As we continue to make use of these, the content on the Internet will soon become predominantly the output from other models. For the next 5-10 years, we will likely cross that threshold where most content is AI generated. In the meantime, we will continue integrating this AI technology into every part of our lives. And just like the study that is described in the “Curse of Recursion” paper, the output from these generative models will then be used to train future models. If we assume another 5-10 years to train multiple generations of models on the output from previous generations – then we can assume that we might start seeing the early signs of model collapse within the next decade or two. Not long after that, we could potentially start seeing broad catastrophic failures as we begin to enter the stages of late model collapse.

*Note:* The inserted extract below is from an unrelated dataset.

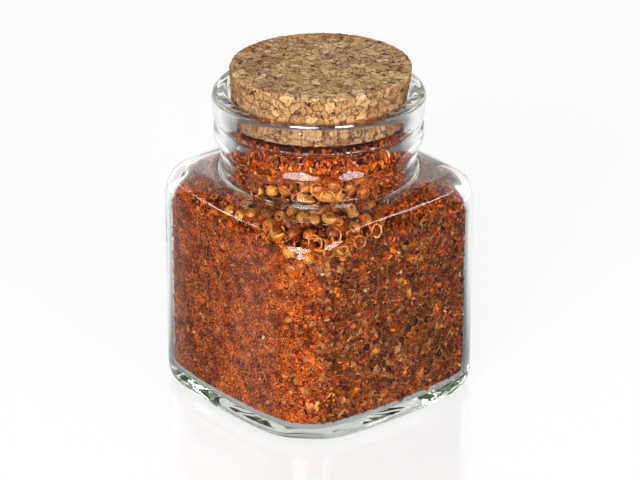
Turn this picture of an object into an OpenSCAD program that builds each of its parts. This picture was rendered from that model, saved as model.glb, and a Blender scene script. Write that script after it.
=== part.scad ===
// Square glass spice jar with a tapered cork stopper, filled with a coarse ground spice mix.
// Origin at the centre of the base, +Z up, the four faces square to X and Y.

/* [Glass body] */
// Width across the middle of two opposite faces
body_w = 63.4; // [58:0.2:72]
// Radius of the bow of each face in plan
side_r = 120; // [90:1:200]
// Radius of the upright corners in plan
corner_r = 11.4; // [9:0.1:13]
// Height of the shoulder's top, where the neck begins
shoulder_z = 57.2; // [52:0.2:62]
// Radius that rolls the faces over into the shoulder
shoulder_r = 10; // [8:0.1:12]
// Distance in from the corners over which the shoulder falls to them
crown_w = 15; // [12:0.1:18]
// Height that the shoulder falls to the corners
crown_h = 7; // [5:0.1:10]
// Radius that rounds the crown into the corners
crown_r = 5; // [4:0.1:6]
// Radius that rounds the corners under at the heel
heel_corner_r = 4.4; // [3:0.1:6]
// Radius that rolls each face under at the heel
heel_r = 1.2; // [0.8:0.1:2]
// Thickness of the walls
wall = 1.7; // [1.4:0.1:2.2]
// Radius of the inside's upright corners
belly_corner_r = 9.8; // [9:0.1:12]
// Thickness of the base
base_t = 3; // [2.4:0.1:5]
// Radius between the inside of the base and the walls
floor_r = 2; // [1.4:0.1:4]

/* [Neck] */
// Thickness of the neck's wall round the stopper
neck_wall = 2.9; // [2.2:0.1:3.6]
// Height of the rim
rim_z = 76.9; // [75.5:0.1:84]
// Radius of the fillet at the foot of the neck
root_r = 1.2; // [0.8:0.1:1.6]
// Depth that the fillet is sunk in the falling shoulder
root_sink = 0.5; // [0.3:0.05:0.6]
// Distance that the bead below the lip stands out of the neck
bead_out = 1.36; // [0.6:0.02:2]
// Distance from the rim down to the middle of the bead
bead_drop = 10.2; // [9:0.1:11]
// Height of the bead
bead_h = 7.6; // [6:0.1:8]
// Distance that the lip band stands out of the neck
lip_out = 2; // [1.6:0.1:3]
// Height of the lip band
lip_h = 7; // [5:0.1:7.4]
// Rounding of the lip band's outer edges
lip_round = 1.5; // [0.8:0.1:2]
// Rounding of the rim's inner edge
mouth_round = 0.8; // [0.4:0.1:1.2]

/* [Cork stopper] */
// Radius of the stopper's bottom, which sets the bore of the neck
cork_low_r = 20.9; // [18.5:0.1:22.5]
// Extra radius at the stopper's top
cork_taper = 1.1; // [0.4:0.1:1.6]
// Height of the stopper
cork_h = 12.3; // [8:0.1:16]
// Height of the stopper that stands out of the rim
cork_proud = 6.2; // [3:0.1:8]
// Worn edge of the stopper
cork_edge = 0.4; // [0.2:0.1:0.8]
// Clearance round the stopper in the neck
cork_gap = 0.1; // [0.05:0.01:0.3]

/* [Spice fill] */
// Distance from the stopper down to the fill
headspace = 5.2; // [4.8:0.1:9]
// Loose layer between the packed fill and the glass
fill_gap = 0.8; // [0.7:0.05:0.9]
// Columns of larger pieces that show on each face
columns = 5; // [4:1:6]
// Rows of larger pieces that show on each face
rows = 6; // [4:1:7]
// Clearance round each larger piece in the fill
piece_gap = 0.1; // [0.05:0.01:0.15]
// Distance that a larger piece may lie from the middle of its cell
scatter = 0.8; // [0:0.1:0.9]
// Radius of a coriander seed
coriander_r = 1.6; // [1.3:0.05:1.8]
// Radius of a mustard seed
mustard_r = 0.85; // [0.7:0.05:1]
// Outer radius of an open husk
husk_r = 1.9; // [1.6:0.05:2.1]
// Thickness of a husk
husk_t = 0.4; // [0.3:0.05:0.5]
// Length of a chilli flake
flake_l = 3.6; // [2.5:0.1:4]
// Width of a chilli flake
flake_w = 2.2; // [1.5:0.1:3]
// Thickness of a chilli flake
flake_t = 0.35; // [0.2:0.05:0.4]
// Length of a stem fibre
stem_l = 4.2; // [3:0.1:5]
// Thickness of a stem fibre
stem_d = 0.35; // [0.2:0.05:0.4]

/* [Hidden] */
$fn = 72;
// Overrun of every cut
over = 1;
// Distance outside the faces and corners at which the rolls that round them over begin
roll_out = 0.05;

cork_z = rim_z + cork_proud - cork_h;
cork_top_z = rim_z + cork_proud;
cork_top_r = cork_low_r + cork_taper;
cork_slope = cork_taper / cork_h;
bore_r = cork_low_r + cork_gap;
neck_r = bore_r + neck_wall;
lip_r = neck_r + lip_out;
mouth_r = bore_r + cork_slope * (cork_h - cork_proud);
fill_z = cork_z - headspace;
bead_z = rim_z - bead_drop;
bead_r = neck_r + bead_out;
bead_curve = (pow(bead_h / 2, 2) + pow(bead_out, 2)) / (2 * bead_out);
belly_w = body_w - 2 * wall;
fill_w = belly_w - 2 * fill_gap;
belly_z = shoulder_z - wall;
belly_side_r = side_r - wall;
belly_roll = shoulder_r - wall;
belly_fall_w = crown_w - wall;
fill_side_r = belly_side_r - fill_gap;
fill_corner_r = belly_corner_r - fill_gap;
fill_roll = belly_roll - fill_gap;

// Distance from the axis to the centre of a corner's arc, along X and along Y
function corner_place(w, side, corner) =
    let (k = side - w / 2)
    (sqrt(2 * pow(side - corner, 2) - k * k) - k) / 2;

// Reach of a bowed square's corners from the axis
function corner_reach(w, side, corner) = corner_place(w, side, corner) * sqrt(2) + corner;

// Square with bowed sides and round corners
module bowed_square(w, side, corner) {
    k = side - w / 2;
    c = corner_place(w, side, corner);
    half = atan2(c, k + c);
    diamond = (side * (cos(half) + sin(half)) - k) * sqrt(2);
    intersection() {
        translate([-k, 0]) circle(side);
        translate([k, 0]) circle(side);
        translate([0, -k]) circle(side);
        translate([0, k]) circle(side);
        rotate(45) square(diamond, center = true);
    }
    for (x = [-c, c], y = [-c, c]) translate([x, y]) circle(corner);
}

// Side view of the body: upright faces, rolled over by top_r at the top and by low_r at the bottom
module side_view(w, low_z, top_z, low_r, top_r) {
    mid = w / 2 + roll_out;
    translate([-mid, low_z + low_r]) square([2 * mid, top_z - top_r - low_z - low_r]);
    translate([top_r - mid, low_z + low_r]) square([2 * (mid - top_r), top_z - low_z - low_r]);
    translate([low_r - mid, low_z]) square([2 * (mid - low_r), top_z - top_r - low_z]);
    for (x = [top_r - mid, mid - top_r]) translate([x, top_z - top_r]) circle(top_r);
    for (x = [low_r - mid, mid - low_r]) translate([x, low_z + low_r]) circle(low_r);
}

// Half section that cuts the corners: a round heel of low_r, and a crown that falls by fall_h over
// fall_w, flat at first and then in a round of fall_r
module corner_section(reach, low_z, top_z, low_r, fall_w, fall_h, fall_r) {
    far = reach + roll_out;
    run = fall_w - fall_r;
    wide_r = (run * run + fall_h * fall_h - fall_r * fall_r) / (2 * (fall_h - fall_r));
    lean = atan2(run, wide_r - fall_h);
    translate([0, low_z + low_r]) square([far, top_z - fall_h - low_z - low_r]);
    translate([0, low_z]) square([far - low_r, top_z - fall_h - low_z]);
    translate([far - low_r, low_z + low_r]) circle(low_r);
    translate([0, low_z + low_r]) square([far - fall_w, top_z - low_z - low_r]);
    translate([far - fall_r, top_z - fall_h]) circle(fall_r);
    intersection() {
        translate([far - fall_w, top_z - wide_r]) circle(wide_r);
        translate([0, low_z + low_r]) square([far - fall_w + wide_r * sin(lean), top_z - low_z]);
    }
}

// A bowed square column with its faces and corners rolled over at both ends
module rounded_column(w, side, corner, low_z, top_z, low_r, heel, top_r, fall_w, fall_h, fall_r)
    intersection() {
        translate([0, 0, low_z - over]) linear_extrude(top_z - low_z + 2 * over)
            bowed_square(w, side, corner);
        rotate([90, 0, 0]) linear_extrude(w + 2 * over, center = true)
            side_view(w, low_z, top_z, low_r, top_r);
        rotate([90, 0, 90]) linear_extrude(w + 2 * over, center = true)
            side_view(w, low_z, top_z, low_r, top_r);
        rotate_extrude()
            corner_section(corner_reach(w, side, corner), low_z, top_z, heel, fall_w, fall_h, fall_r);
    }

// Half section of the neck outside its bore
module neck_section() {
    low = shoulder_z - shoulder_r;
    root_z = shoulder_z - root_sink + root_r;
    translate([bore_r, low]) square([neck_r - bore_r, rim_z - lip_round - low]);
    intersection() {
        translate([bead_r - bead_curve, bead_z]) circle(bead_curve);
        translate([bore_r, bead_z - bead_h / 2]) square([bead_r, bead_h]);
    }
    translate([bore_r, rim_z - lip_h + lip_round])
        square([lip_r - bore_r, lip_h - 2 * lip_round]);
    translate([bore_r, rim_z - lip_h]) square([lip_r - lip_round - bore_r, lip_h]);
    for (z = [rim_z - lip_h + lip_round, rim_z - lip_round])
        translate([lip_r - lip_round, z]) circle(lip_round);
    difference() {
        translate([bore_r, low]) square([neck_r + root_r - bore_r, root_z - low]);
        translate([neck_r + root_r, root_z]) circle(root_r);
    }
}

module glass_jar() color([0.82, 0.88, 0.85, 0.4]) difference() {
    union() {
        rounded_column(body_w, side_r, corner_r, 0, shoulder_z, heel_r, heel_corner_r,
            shoulder_r, crown_w, crown_h, crown_r);
        rotate_extrude() neck_section();
    }
    rounded_column(belly_w, belly_side_r, belly_corner_r, base_t, belly_z, floor_r, floor_r,
        belly_roll, belly_fall_w, crown_h, crown_r);
    translate([0, 0, belly_z - over]) cylinder(cork_z - belly_z + over, r = bore_r);
    translate([0, 0, cork_z]) cylinder(rim_z - cork_z, r1 = bore_r, r2 = mouth_r);
    rotate_extrude() difference() {
        translate([mouth_r - over, rim_z - mouth_round]) square(over + mouth_round);
        translate([mouth_r + mouth_round, rim_z - mouth_round]) circle(mouth_round);
    }
}

module cork_stopper() color([0.72, 0.55, 0.38]) rotate_extrude() polygon([
    [0, cork_z],
    [cork_low_r - cork_edge, cork_z],
    [cork_low_r + cork_slope * cork_edge, cork_z + cork_edge],
    [cork_top_r - cork_slope * cork_edge, cork_top_z - cork_edge],
    [cork_top_r - cork_edge, cork_top_z],
    [0, cork_top_z]]);

// The larger pieces show one to a cell of a grid on each face, and turn from cell to cell
kinds = 5;
turn_step = 47;
scatter_step = 134;
pocket_sides = 8;
cell_w = 2 * corner_place(fill_w, fill_side_r, fill_corner_r) / columns;
cells_low_z = base_t + floor_r;
cell_h = (belly_z - belly_roll - cells_low_z) / rows;

// Which kind of piece a cell holds
function kind(face, column, row) = (2 * column + 3 * row + face) % kinds;

// Puts its children on the packed fill in each cell of one kind, with +Z out towards the glass
module on_faces(wanted) {
    for (face = [0 : 3], column = [0 : columns - 1], row = [0 : rows - 1])
        if (kind(face, column, row) == wanted) {
            along = (column - (columns - 1) / 2) * cell_w + scatter * sin(scatter_step * (row + face));
            up = (row + 1 / 2) * cell_h + scatter * cos(scatter_step * (column - face));
            turn = asin(along / fill_side_r);
            rotate([0, 0, 90 * face])
                translate([fill_w / 2 - fill_side_r, 0, cells_low_z + up])
                rotate([0, 0, turn])
                translate([fill_side_r, 0, 0])
                rotate([0, 90, 0])
                rotate([0, 0, turn_step * (column + 2 * row + face)])
                children();
        }
}

// Corners of a chilli flake, as shares of its length and width
flake_shares = [[-0.5, -0.25], [-0.2, -0.5], [0.33, -0.33], [0.5, 0.2], [0.17, 0.5], [-0.33, 0.33]];

// Depth of a seed's centre in the fill, which leaves half of the loose layer free in front of it
function seed_depth(r) = r - fill_gap / 2;

// Well in the fill that a round piece lies in
module pocket(r, depth) translate([0, 0, -depth - piece_gap])
    cylinder(depth + piece_gap + over, r = (r + piece_gap) / cos(180 / pocket_sides),
        $fn = pocket_sides);

module ground_spice() color([0.6, 0.22, 0.08]) difference() {
    union() {
        rounded_column(fill_w, fill_side_r, fill_corner_r, base_t, belly_z - fill_gap, floor_r, floor_r,
            fill_roll, belly_fall_w, crown_h, crown_r);
        translate([0, 0, belly_z - belly_roll])
            cylinder(fill_z - belly_z + belly_roll, r = bore_r - fill_gap);
    }
    on_faces(0) pocket(coriander_r, seed_depth(coriander_r) + coriander_r);
    on_faces(1) pocket(mustard_r, seed_depth(mustard_r) + mustard_r);
    on_faces(2) pocket(husk_r, husk_r);
}

module coriander_seeds() color([0.72, 0.5, 0.22])
    on_faces(0) translate([0, 0, -seed_depth(coriander_r)]) sphere(coriander_r);

module mustard_seeds() color([0.8, 0.6, 0.3])
    on_faces(1) translate([0, 0, -seed_depth(mustard_r)]) sphere(mustard_r);

module seed_husks() color([0.66, 0.4, 0.16]) on_faces(2) difference() {
    sphere(husk_r);
    sphere(husk_r - husk_t);
    cylinder(husk_r + over, r = husk_r + over);
}

module chilli_flakes() color([0.72, 0.16, 0.05]) on_faces(3) translate([0, 0, piece_gap])
    linear_extrude(flake_t) polygon([for (p = flake_shares) [p.x * flake_l, p.y * flake_w]]);

module stem_fibres() color([0.86, 0.66, 0.4]) on_faces(4)
    translate([-stem_l / 2, 0, piece_gap + stem_d / 2]) rotate([0, 90, 0]) cylinder(stem_l, d = stem_d);

glass_jar();
cork_stopper();
ground_spice();
coriander_seeds();
seed_husks();
mustard_seeds();
chilli_flakes();
stem_fibres();
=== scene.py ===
import math
import random

import bpy
from mathutils import Euler, Matrix, Vector, kdtree, noise


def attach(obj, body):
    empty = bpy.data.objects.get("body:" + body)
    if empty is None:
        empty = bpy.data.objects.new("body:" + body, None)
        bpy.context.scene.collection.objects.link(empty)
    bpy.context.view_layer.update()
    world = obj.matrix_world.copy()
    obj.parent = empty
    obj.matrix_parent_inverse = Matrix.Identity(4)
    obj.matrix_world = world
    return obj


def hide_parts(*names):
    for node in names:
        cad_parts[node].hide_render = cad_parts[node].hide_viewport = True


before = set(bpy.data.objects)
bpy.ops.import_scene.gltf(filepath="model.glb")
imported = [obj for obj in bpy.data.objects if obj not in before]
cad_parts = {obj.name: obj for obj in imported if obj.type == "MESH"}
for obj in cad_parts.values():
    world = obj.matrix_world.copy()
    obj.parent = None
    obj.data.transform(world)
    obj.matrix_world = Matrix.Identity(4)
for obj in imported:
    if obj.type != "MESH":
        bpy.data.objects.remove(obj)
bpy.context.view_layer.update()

# Glass jar
# One piece of clear pressed glass: four bowed faces with round upright corners, a shoulder that
# rolls in from the faces and falls to the corners, and a round neck with a bead and a broad lip.
# The wall is about 1.7 mm thick, the neck nearly 3 mm, and the underside is pushed up a little.
mm = 0.001

# Width across the faces, radius of their bow and of the upright corners, height and roll of the
# shoulder, and how far it falls to the corners.
jar_w, face_bow, corner_r = 63.4, 120, 11.4
shoulder_z, shoulder_r = 57.2, 10
fall_w, fall_h = 15, 7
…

On the surface, this might seem like an easy problem to solve. Just don’t use AI generated content to train future models. But this unfortunately points to another problem. The problem of provenance. There is currently no reliable process for determining the origin or source of content (specifically, whether content is human- or AI-generated). I’ll finish here by reading one final piece from that white-paper.
[quote]
In our work we demonstrate that training on samples from another generative model can induce a distribution shift, which over time causes Model Collapse. This in turn causes the model to mis-perceive the underlying learning task. To make sure that learning is sustained over a long time period, one needs to make sure that access to the original data source is preserved and that additional data not generated by LLMs remain available over time. The need to distinguish data generated by LLMs from other data raises questions around the provenance of content that is crawled from the Internet: it is unclear how content generated by LLMs can be tracked at scale. One option is community-wide coordination to ensure that different parties involved in LLM creation and deployment share the information needed to resolve questions of provenance.
[end quote]
It is not hard to see the potential challenges involved in a “community-wide coordination” effort to track provenance. Many people are undoubtedly already passing off AI-generated content as their own original and creative work. And there is no reason to think that this trend will not continue. This unfortunately will not be an easy problem to solve. And it is one more example of the many emerging risks that our society faces, as we increasingly integrate AI technologies into processes that impact our daily lives.
And that’s all for today. As always, this is Hutch – broadcasting from the last bastion of the human resistance. Thank you all for listening and we will catch you on the next one. Over and out!